Qu'aucune explication ne peut justifier une telle attitude de la part d'un éducateur.
Attendu qu'un second fait est reproché le même jour à Christophe BES qui a indiqué lui-même avoir donné une claque et puni le même élève pour un motif futile ;
Attendu que Christophe BES a reconnu ce fait et qu'il est au courant que tout châtiment ou sévice corporel est formellement interdit et entraînera le licenciement immédiat pour faute grave ;
Attendu que ce fait constitue en conséquence la violation certaine d'une obligation professionnelle du salarié ;
Attendu que selon les faits du 10 octobre 2002 il apparaît que le même enfant se met à crier quand Christophe BES l'approche et se calme en présence des autres membres du personnel.
Attendu que ces faits doivent être examinés au regard du contexte général dans lequel s'exécutait la relation de travail.
Attendu que le 15 septembre 2003 Laurence RISPE, autre salariée de la même entreprise a produit une attestation parfaitement circonstanciée dans laquelle elle indique notamment qu'à plusieurs reprises elle a surpris Christophe BES qui pinçait, levait la main, bousculait et agressait verbalement certains jeunes ; qu'il les négligeait, leur manquait ouvertement de respect et de tolérance et que les enfants étaient de plus en plus angoissés ;
Attendu que le délégué du personnel a encore indiqué par lettre du 14 novembre 2002 que Christophe BES avait une attitude équivoque vis-à-vis de certains jeunes présents sur le groupe et s'enfermait parfois dans la salle de bain avec l'un d'eux, la porte fermée à clef.
Attendu qu'il résulte d'une étude attentive du dossier que le licenciement est justifié par un comportement inadapté et équivoque de Christophe BES vis-à-vis des enfants dont il avait la charge et constitue des manquements à ses obligations professionnelles ;
Attendu qu'il était parfaitement loisible à l'employeur de reporter
l'entretien préalable sans qu'il puisse lui en être fait grief ; qu'il apparaît que c'est la lettre du 15 octobre 2002 qu'il l'a averti du comportement fautif du salarié, que les faits qui ont succédé à cette lettre entraînaient selon lui une sanction et qu'il pouvait en conséquence, connaissance prise des faits plus graves portés à sa connaissance postérieurement, recommencer la procédure en envisageant le licenciement ; que les deux lettres de convocations à l'entretien préalable sont d'ailleurs différentes en ce que la première prévoit une sanction et la seconde un licenciement.

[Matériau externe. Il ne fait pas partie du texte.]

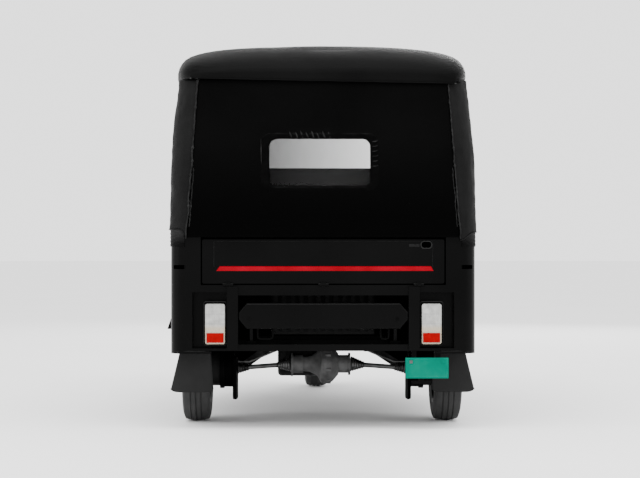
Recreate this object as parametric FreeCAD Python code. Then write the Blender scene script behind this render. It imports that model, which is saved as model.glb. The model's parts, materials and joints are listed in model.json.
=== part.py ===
import FreeCAD, Part
import math
import os

# Electric auto rickshaw with a fabric hood
# X points to the vehicle's right, Y forward and Z up, in millimetres.
# The origin is on the ground under the middle of the vehicle's length.

V = FreeCAD.Vector
UP = V(0, 0, 1)
AHEAD = V(0, 1, 0)
RIGHT = V(1, 0, 0)
ORIGIN = V(0, 0, 0)
FULL_TURN = 360

# Overall layout
wheelbase = 2010
rear_overhang = 500
bumper_proud = 30
body_half_width = 675
body_bottom_z = 352
floor_z = 405
waist_z = 865
hem_z = 1560
seat_gap = 0.3
cut_over = 5
moving_gap = 6

# Wheels and tyres
tyre_radius = 246
tyre_half_width = 64
tread_half_width = 54
tread_edge_drop = 9
rim_radius = 153
bead_half_width = 50
sidewall_radius = 205
groove_depth = 5
groove_width = 6
groove_pitch = 24
groove_offset_shares = (-1, 0, 1)
rim_wall = 5
rim_flange_height = 8
rim_flange_flare = 6
disc_offset = 18
disc_wall = 6
disc_dish = 12
hub_radius = 42
hub_half_length = 44
stud_count = 5
stud_circle = 29
stud_radius = 6
stud_length = 14
vent_count = 8
vent_circle = 104
vent_radius = 15
wheel_side_inset = 98
drum_radius = 84
drum_inner_offset = 110
rear_stub_radius = 17
front_stub_radius = 13
guard_clearance = 44

# Places that follow from the overall layout
axle_z = tyre_radius
guard_radius = tyre_radius + guard_clearance
half_length = (bumper_proud + rear_overhang + wheelbase + guard_radius) / 2
bumper_face_y = -half_length
rear_face_y = bumper_face_y + bumper_proud
rear_axle_y = rear_face_y + rear_overhang
front_axle_y = rear_axle_y + wheelbase
rear_wheel_x = body_half_width - wheel_side_inset
guard_top_z = axle_z + guard_radius

# Steering
rake_deg = 24
axis_ground_lead = 50
column_radius = 21
head_tube_wall = 7
head_tube_length = 232
well_head_room = 104
crown_drop = 3
crown_length = 42
stem_length = 113
axis_ground_y = front_axle_y + axis_ground_lead
axis_slope = math.tan(math.radians(rake_deg))
well_top_z = guard_top_z + well_head_room
head_tube_top_z = well_top_z + head_tube_length
handlebar_z = head_tube_top_z + stem_length
crown_bottom_z = guard_top_z - crown_drop
crown_top_z = crown_bottom_z + crown_length

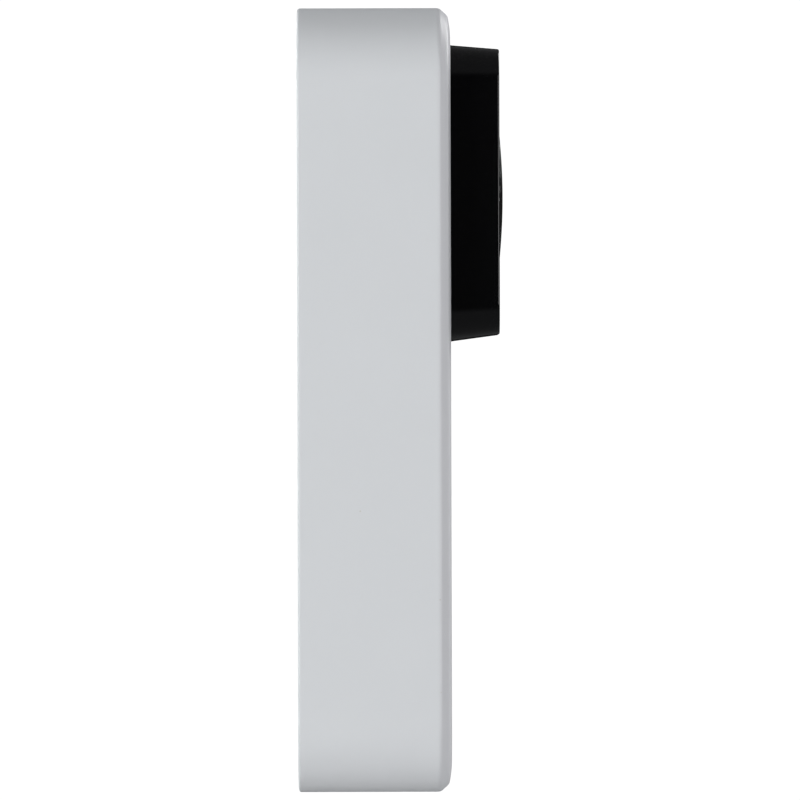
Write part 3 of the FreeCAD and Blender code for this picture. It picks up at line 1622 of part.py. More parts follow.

Attendu, s'agissant du délai entre la lettre de convocation à l'entretien préalable et celui-ci, qu'à l'époque où la procédure a été diligentée, le délai était suffisant.
Qu'il n'y a pas lieu à dommages et intérêts pour non-respect de la procédure.
Attendu qu'il convient en conséquence de réformer le jugement entrepris et de débouter Christophe BES de toutes ses demandes.
Qu'il devra en outre supporter la charge des dépens. PAR CES MOTIFS :
La cour, statuant publiquement, par arrêt réputé contradictoirement et en dernier ressort,
Infirme le jugement entrepris ;
Dit et juge que le licenciement de Christophe BES est justifié par une faute grave.
Le déboute en conséquence de toutes ses demandes.
Le condamne aux dépens.
Le présent arrêt a été signé par Nicole ROGER, Présidente de Chambre, et par Solange BELUS, Greffière présente lors du prononcé.